Pochi minuti dopo il caos di piazza San Carlo, si riprende con il telefonino a correre in una delle più importanti vie commerciali della città, a pochi metri dall’epicentro della tragedia che ha marchiato per sempre l’anima di Torino.
«Sciade, sciade, sciade» dice lui sorridente, nel suo arabo incerto, perché in fondo è nato a Ciriè, cittadina di provincia. «Acchiappa, acchiappa, acchiappa». Alle spalle rumori di folla, sirene, gente che corre. Nel filmato, Sohaib inquadra anche il suo complice, Aymene Es Sabihi, con addosso una maglia della Juve per mimetizzarsi meglio.
«La loro corsa - scrivono gli investigatori nel fermo - di certo distesa e tranquilla, non è generata da panico o paura; sembra piuttosto essere una presa in giro nei confronti delle altre persone». E di prese in giro ce ne sono altre, scovate qua e là dagli investigatori nelle pagine social di questa gang di predatori, che ruota attorno alle imprese di «Budino», andato a scuola in uno degli istituti tecnici più blasonati della città, dove un tempo si forgiavano i tecnici della Fiat o chi aspirava a diventare artigiano.

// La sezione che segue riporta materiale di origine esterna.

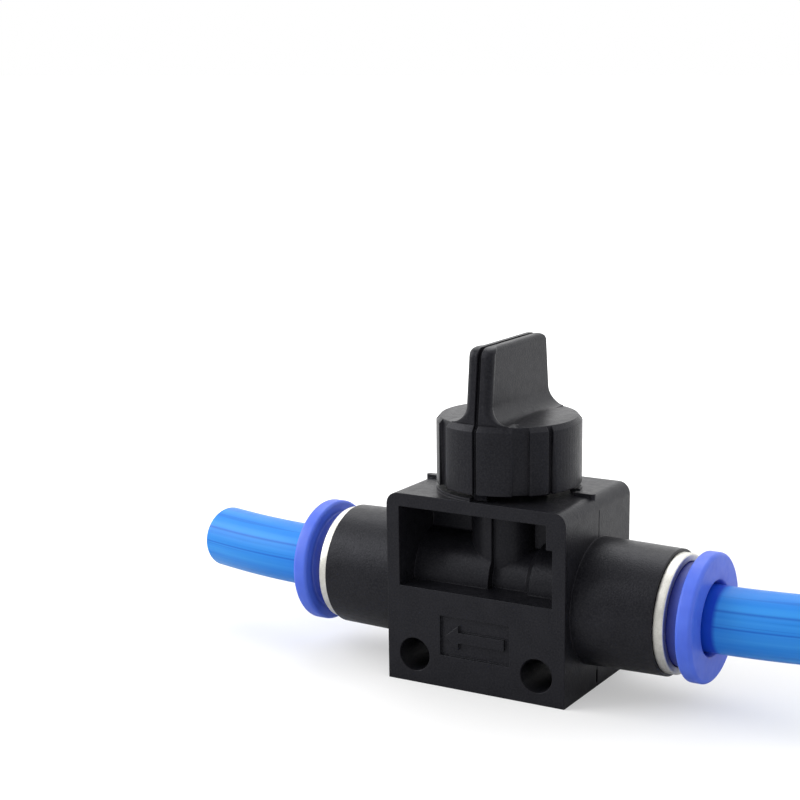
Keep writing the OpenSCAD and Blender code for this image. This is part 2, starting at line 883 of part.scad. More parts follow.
module knob() {
    color(plastic_black) {
        difference() {
            union() {
                translate([0, 0, knob_low])
                    cylinder(r = knob_r, h = skirt_h);
                translate([0, 0, skirt_top])
                    cylinder(r1 = knob_r, r2 = shoulder_r, h = skirt_chamfer_h);
                translate([0, 0, shoulder_low])
                    cylinder(r1 = shoulder_r, r2 = blend_x, h = shoulder_rise);
                blade();
            }
            flutes();
            pointer_groove();
            knob_cavity();
        }
        ring_sector(knob_r - lug_inset, cavity_r + seat_gap, body_h + stop_gap, knob_low + seat_gap,
            lug_from, lug_from + lug_angle);
    }
}

// A round wall section of the tube, thinned by a given amount on both sides
module tube_section(thinned) {
    difference() {
        circle(r = tube_r - thinned);
        circle(r = tube_id / 2 + thinned);
    }
}

// Tube from its stop, straight through the connector, then gently bent to the back.
// The bent stretch is a hair thinner than the straight ones that reach into it.
module tube(side) {
    bend_start = flange_end - bend_inset;
    bend_thinned = 0.02;
    color(tube_blue, 0.7)
        mirror([side < 0 ? 1 : 0, 0, 0]) {
            translate([tube_start, 0, port_z])
                rotate([0, 90, 0])
                    linear_extrude(height = bend_start - tube_start + tube_lap)
                        tube_section(0);
            translate([bend_start, tube_bend_r, port_z]) {
                rotate([0, 0, -90])
                    rotate_extrude(angle = tube_bend_angle)
                        translate([tube_bend_r, 0])
                            tube_section(bend_thinned);
                rotate([0, 0, tube_bend_angle])
                    translate([-tube_lap, -tube_bend_r, 0])
                        rotate([0, 90, 0])
                            linear_extrude(height = tube_tail + tube_lap)
                                tube_section(0);
            }
        }
}

valve_body();
port_ring(LEFT);  // port_ring_left
port_ring(RIGHT);  // port_ring_right
collet(LEFT);  // collet_left
collet(RIGHT);  // collet_right
claw_ring(LEFT);  // claw_ring_left
claw_ring(RIGHT);  // claw_ring_right
seal_backer(LEFT);  // seal_backer_left
seal_backer(RIGHT);  // seal_backer_right
tube_seal(LEFT);  // tube_seal_left
tube_seal(RIGHT);  // tube_seal_right
flow_bush(LEFT);  // flow_bush_left
flow_bush(RIGHT);  // flow_bush_right
seat(LEFT);  // seat_left
seat(RIGHT);  // seat_right
rotor();
rotor_o_ring(o_ring_high_z);  // rotor_o_ring_top
rotor_o_ring(o_ring_low_z);  // rotor_o_ring_bottom
thrust_washer();
knob();
tube(LEFT);  // tube_left
tube(RIGHT);  // tube_right
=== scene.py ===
import json
import math

import bmesh
import bpy
from mathutils import Matrix, Vector


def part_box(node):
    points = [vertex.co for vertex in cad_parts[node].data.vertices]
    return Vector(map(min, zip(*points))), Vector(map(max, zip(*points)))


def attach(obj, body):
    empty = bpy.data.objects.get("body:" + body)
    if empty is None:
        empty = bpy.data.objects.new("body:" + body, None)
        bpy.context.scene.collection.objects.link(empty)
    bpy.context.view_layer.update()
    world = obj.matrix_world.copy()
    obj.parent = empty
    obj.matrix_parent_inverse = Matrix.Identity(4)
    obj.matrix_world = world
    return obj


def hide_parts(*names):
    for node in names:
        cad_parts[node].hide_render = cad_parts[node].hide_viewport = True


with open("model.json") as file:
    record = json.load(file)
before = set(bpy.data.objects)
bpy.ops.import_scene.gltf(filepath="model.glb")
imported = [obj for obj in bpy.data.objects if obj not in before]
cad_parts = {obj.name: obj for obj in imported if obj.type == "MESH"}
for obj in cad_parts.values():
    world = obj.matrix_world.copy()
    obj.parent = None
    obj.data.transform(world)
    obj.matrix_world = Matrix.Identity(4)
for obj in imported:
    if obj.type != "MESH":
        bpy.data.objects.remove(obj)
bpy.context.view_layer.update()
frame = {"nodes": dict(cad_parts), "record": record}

MM = 0.001
nodes = frame["nodes"]
SIDES = {"left": -1, "right": 1}


def along_and_radius(node):
    """First and last station along X of a round node on the flow line, and its radius."""
    low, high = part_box(node)
    return low[0], high[0], (high[2] - low[2]) / 2


# Places read from the frame, in metres
FLOW_Z = (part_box("port_ring_right")[0][2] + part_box("port_ring_right")[1][2]) / 2
COLLET_NOSE, COLLET_FACE, FLANGE_R = along_and_radius("collet_right")
RING_START, RING_END, RING_R = along_and_radius("port_ring_right")
TUBE_START, _, TUBE_R = along_and_radius("tube_right")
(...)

Il 4 giugno, Sohaib condivide un messaggio sprezzante pubblicato sulla sua pagina Facebook, quasi compiacendosi nell’avvicinare le tragedie che infiammano il medioriente agli eventi di piazza San Carlo, partendo da una ringhiera di ferro del parcheggio sotterraneo piegata come gomma dalla calca di gente.
«Una ringhiera vi ha messo in ginocchio, avete calpestato bambini e donne per un petardo, ve ne accorgete solo quando vi tocca la pelle, c’è chi si alza senza la propria famiglia, sotto le macerie di una casa distrutta, senza né acqua né cibo, contro le più grandi forze mondiali».

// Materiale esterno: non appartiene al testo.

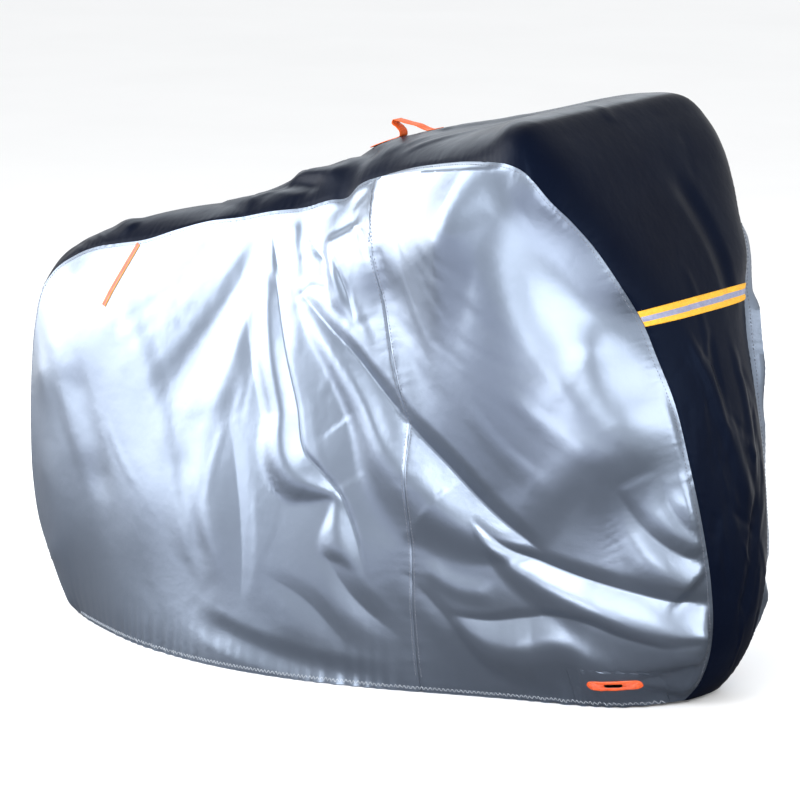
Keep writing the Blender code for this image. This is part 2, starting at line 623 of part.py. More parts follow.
def loop_solid(ridge):
    """The webbing loop: a bent strip that stands on the band's middle line."""
    path = np.array(LOOP)
    run = run_along(path)
    line = smooth(path, run, spaced(0.0, run[-1], 0.006))
    line[:, 1] = np.maximum(line[:, 1], 0.0)
    height = np.interp(line[:, 0], ridge[:, 0], ridge[:, 2]) + line[:, 1] + 2 * GAP
    middle = np.stack((line[:, 0], height + LOOP_THICK / 2), axis=1)
    ahead = unit(np.gradient(middle, axis=0))
    aside = np.stack((-ahead[:, 1], ahead[:, 0]), axis=1) * LOOP_THICK / 2
    rings = []
    for centre, offset in zip(middle, aside):
        high, low = centre + offset, centre - offset
        rings.append([(high[0], -LOOP_WIDTH / 2, high[1]), (high[0], LOOP_WIDTH / 2, high[1]),
                      (low[0], LOOP_WIDTH / 2, low[1]), (low[0], -LOOP_WIDTH / 2, low[1])])
    points = np.array(rings).reshape(-1, 3)
    faces = []
    for ring in range(len(rings) - 1):
        for side in range(4):
            a, b = ring * 4 + side, ring * 4 + (side + 1) % 4
            faces += [(a, a + 4, b), (b, a + 4, b + 4)]
    last = len(points) - 4
    faces += [(0, 1, 2), (0, 2, 3), (last, last + 2, last + 1), (last, last + 3, last + 2)]
    return points, faces


def mirrored(sheet):
    """The same sheet on the other side of the middle plane."""
    turned = dict(sheet)
    turned["points"] = sheet["points"] * (1, -1, 1)
    turned["triangles"] = sheet["triangles"][:, ::-1]
    return turned


# --------------------------------------------------------------------------- Blender's objects
MATERIALS = {
    # colour, roughness, metallic
    "silver_cloth": ((0.62, 0.66, 0.72), 0.38, 0.75),
    "dark_cloth": ((0.012, 0.016, 0.028), 0.50, 0.0),
    "reflective_tape": ((0.90, 0.55, 0.08), 0.55, 0.0),
    "orange_webbing": ((0.90, 0.18, 0.02), 0.70, 0.0),
    "orange_ring": ((0.90, 0.16, 0.02), 0.45, 0.0),
}


def material(name):
    """A plain material of its own for each kind of cloth and trim."""
    if name in bpy.data.materials:
        return bpy.data.materials[name]
    colour, roughness, metallic = MATERIALS[name]
    made = bpy.data.materials.new(name)
    made.use_nodes = True
    shader = made.node_tree.nodes["Principled BSDF"]
    shader.inputs["Base Color"].default_value = (*colour, 1.0)
    shader.inputs["Roughness"].default_value = roughness
    shader.inputs["Metallic"].default_value = metallic
    return made


def add(name, solid, finish):
    """Adds a solid to the scene as a named object."""
    points, faces = solid
    mesh = bpy.data.meshes.new(name)
    mesh.from_pydata((points + (SHIFT_X, 0.0, LIFT)).tolist(), [], faces)
    mesh.shade_smooth()
    mesh.set_sharp_from_angle(angle=math.radians(50))
    mesh.materials.append(material(finish))
    bpy.context.scene.collection.objects.link(bpy.data.objects.new(name, mesh))


def main():
    for old in list(bpy.data.objects):
        bpy.data.objects.remove(old)
    grid, run = band_grid()
    sheets = {"centre_band": band_sheet(grid)}
    for side, folds in (("left", LEFT_FOLDS), ("right", RIGHT_FOLDS)):
        panels, slot, ring, tape = side_sheets(grid, folds)
        in_slot = inside(centres(panels["patch"]), slot)
        panels["patch"]["triangles"] = panels["patch"]["triangles"][~in_slot]
        for name, sheet in panels.items():
            sheets[f"{side}_{name}"] = mirrored(sheet) if side == "right" else sheet
    share_seams(sheets)

    add("centre_band", cloth(sheets["centre_band"]), "dark_cloth")
    middle = band_sheet(grid)["triangles"]
    section = middle.min(axis=1) // grid.shape[1]
    first = int(np.argmin(np.abs(run - FRONT_TAPE_RUN)))
    add("front_tape", laid_on(sheets["centre_band"], section == first, TAPE), "reflective_tape")
    for side in ("right", "left"):
        for panel in ("rear", "front"):
            add(f"side_{side}_{panel}", cloth(sheets[f"{side}_{panel}"]), "silver_cloth")
        patch = sheets[side + "_patch"]
        add(f"eyelet_patch_{side}", cloth(patch), "silver_cloth")
        on_ring = inside(centres(patch), ring)
        add(f"eyelet_ring_{side}", laid_on(patch, on_ring, RING_THICK), "orange_ring")
        rear = sheets[side + "_rear"]
        on_tape = inside(centres(rear), tape) & (rear["triangles"].max(axis=1) < len(rear["flat"]))
        add(f"rear_tape_{side}", laid_on(rear, on_tape, TAPE), "reflective_tape")
    add("top_loop", loop_solid(grid[:, grid.shape[1] // 2]), "orange_webbing")


main()
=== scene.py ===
"""Looks of the fitted bicycle cover: fine cloth with its folds, trims, stitches, light, camera.

The sheets repeat the tables of the part's source at a finer step, so each visible piece lies on
the solid that it replaces. The tables of places and folds are in millimetres, and every other
size is in metres. X points to the bicycle's front wheel, Y to its left side and Z up.
"""
import math

import bpy
import numpy as np
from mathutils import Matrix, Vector
from mathutils.geometry import delaunay_2d_cdt
from mathutils.kdtree import KDTree


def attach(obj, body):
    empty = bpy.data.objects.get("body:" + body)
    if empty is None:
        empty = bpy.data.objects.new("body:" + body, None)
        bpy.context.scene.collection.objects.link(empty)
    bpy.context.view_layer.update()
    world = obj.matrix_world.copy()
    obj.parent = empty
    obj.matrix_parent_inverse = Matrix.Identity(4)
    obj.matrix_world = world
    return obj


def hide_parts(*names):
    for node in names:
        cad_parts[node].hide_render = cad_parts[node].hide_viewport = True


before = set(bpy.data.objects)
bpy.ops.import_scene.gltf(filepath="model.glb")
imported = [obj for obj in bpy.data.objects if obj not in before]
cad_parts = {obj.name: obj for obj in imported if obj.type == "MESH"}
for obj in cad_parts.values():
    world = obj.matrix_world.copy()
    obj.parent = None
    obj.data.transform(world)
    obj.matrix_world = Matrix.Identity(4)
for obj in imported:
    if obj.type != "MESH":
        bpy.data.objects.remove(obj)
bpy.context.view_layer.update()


def metres(rows, lengths=None):
    """A table of millimetres in metres. From column `lengths` on it holds plain numbers."""
    rows = np.array(rows, float)
    rows[:, :lengths] /= 1000
    return rows


# ------------------------------------------------------------------ driving sizes, in metres
SHIFT_X = 0.0438       # the tables' zero lies under the loop, the frame's at mid length
LIFT = 0.0003          # sets the turned hem down on the ground
STEP = 0.0062        # distance between the points of a sheet
PATCH_STEP = 0.7 * STEP        # the same on a patch
COARSE_STEP = 0.040    # distance between the seam points that shape a side
COARSE_HEM_STEP = 0.045        # the same along the hem
BAND_COLUMNS = 34       # points across half the band
THICK = 0.0012         # thickness of the visible cloth
SEAM_PULL = 0.0003     # each cloth ends this far short of the seam line
SEAM_DIP = 0.0012      # a sewn seam lies this much lower than the cloth beside it
DIP_REACH = 0.004
JOIN_DIP = 0.4         # the panel seam's share of that dip
GAP = 0.0003           # clearance under a trim
EDGE_ROWS = (0.0025, 0.006, 0.010, 0.015, 0.021)    # rows of points beside each seam
ROW_CLEAR = 0.93       # share of a row's offset that each of its points keeps from the outline
CREASE_CLEAR, LATTICE_CLEAR, RING_CLEAR = 0.5, 0.6, 0.4     # least distances of points, in steps
SHARP_ANGLE = math.radians(60)          # edges bent by more than this look sharp
SEEDS = {"left": 31, "right": 47, "band": 11, "band_right": 21, "band_left": 22}

# The centre band, from the rear hem over the top to the front hem.
BAND = metres((
    # middle x, z     seam x, z     half     crown, which is a plain number
    (-712, 10, -702, 10, 54, 2.0),
    (-732, 1, -723, 1, 58, 2.0),
    (-754, 3, -744, 3, 62, 2.0),
    (-776, 18, -765, 18, 63, 2.0),
    (-792, 45, -781, 45, 63, 2.0),
    (-822, 108, -811, 110, 62, 2.0),
    (-851, 180, -841, 182, 60, 2.0),
    (-867, 270, -858, 270, 58, 2.0),
    (-870, 380, -862, 380, 58, 2.0),
    (-866, 500, -858, 500, 58, 2.0),
    (-855, 600, -847, 598, 58, 2.0),
    (-841, 670, -830, 662, 57, 2.0),
    (-809, 726, -793, 709, 57, 2.0),
    (-758, 763, -742, 741, 59, 2.0),
    (-700, 790, -690, 762, 66, 2.0),
    (-628, 815, -628, 776, 76, 2.0),
    (-549, 838, -549, 792, 85, 2.0),
    (-470, 856, -470, 819, 90, 2.0),
    (-392, 870, -390, 843, 95, 2.0),
    (-315, 897, -310, 858, 100, 2.0),
    (-239, 928, -230, 877, 105, 2.0),
    (-163, 959, -151, 891, 111, 2.0),
    (-88, 990, -80, 913, 123, 2.2),
    (-50, 1007, -38, 922, 130, 2.3),
    (-13, 1021, -6, 949, 138, 2.4),
    (61, 1042, 77, 980, 159, 2.8),
    (140, 1055, 160, 1004, 196, 2.9),
    (220, 1069, 245, 1022, 234, 3.4),
    (300, 1087, 330, 1037, 275, 4.6),
    (365, 1105, 400, 1045, 311, 6.6),
    (420, 1119, 452, 1046, 332, 11.0),
    (468, 1116, 489, 1037, 340, 14.0),
    (508, 1084, 518, 1016, 341, 12.0),
    (544, 1043, 542, 985, 330, 11.0),
    (581, 980, 573, 945, 303, 8.0),
    (622, 908, 605, 893, 270, 6.0),
    (660, 833, 641, 823, 238, 4.4),
    (689, 757, 662, 751, 193, 3.2),
    (709, 680, 680, 684, 170, 2.8),
    (737, 580, 709, 592, 149, 2.5),
    (759, 470, 735, 479, 138, 2.3),
    (775, 357, 755, 364, 123, 2.0),
    (784, 235, 766, 238, 105, 2.0),
    (777, 160, 762, 162, 91, 2.0),
    (757, 92, 745, 93, 78, 2.0),
    (726, 36, 714, 36, 67, 2.0),
    (700, 9, 689, 8, 68, 2.0),
    (676, 5, 665, 3, 61, 2.0),
    (654, 12, 644, 10, 57, 2.0),
), 5)
TURN = 2               # rows at each end of the band that are turned under at the hem
BODY = BAND[TURN:-TURN]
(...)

Ma non è stato un petardo a causare il caos. È stato lo spray: la specialità di «Budino» e della sua banda. Nel pomeriggio del giorno della finale, Sohaib e due dei suoi complici incontrano un amico, confidandogli che in serata sarebbero andati in centro per «andare a lavorare» e a «fare serata». A rapinare. E poi leggono i giornali. Fanno commenti sulle indagini, che sembrano muoversi incerte alla ricerca di tracce di spray tra gli oggetti sequestrati quella sera in piazza.
Quella di «Budino» e dei suoi amici è la storia di una scalata criminale. Dopo aver mosso i primi passi facendo piccoli colpi nei centri commerciali, confondendosi con altri gruppi che trovano più efficiente usare il peperoncino al posto dei taglierini per rapinare la gente, piazza San Carlo è la svolta. La spregiudicatezza del gruppo sta nel colpo del 9 luglio, a poco più di un mese dalla finale. Altro spray, altre collanine razziate, altro panico. Ma il peso del rimorso preme. Pochi giorni fa, quando ormai il gruppo avverte la pressione delle indagini, Sohaib chiama un amico. «Sai frate, ho un peso troppo grosso della Juve, te lo giuro non riesco a dormire». Racconta al telefono intercettato che voleva andare dalla polizia e confessare. «Minchia, volevo dire loro che io aveva spruzzato. Sto impazzendo, frate». L’amico ascolta e risponde: «Stai calmo, tranquillo prima che sollevi casini che ti pentirai dopo».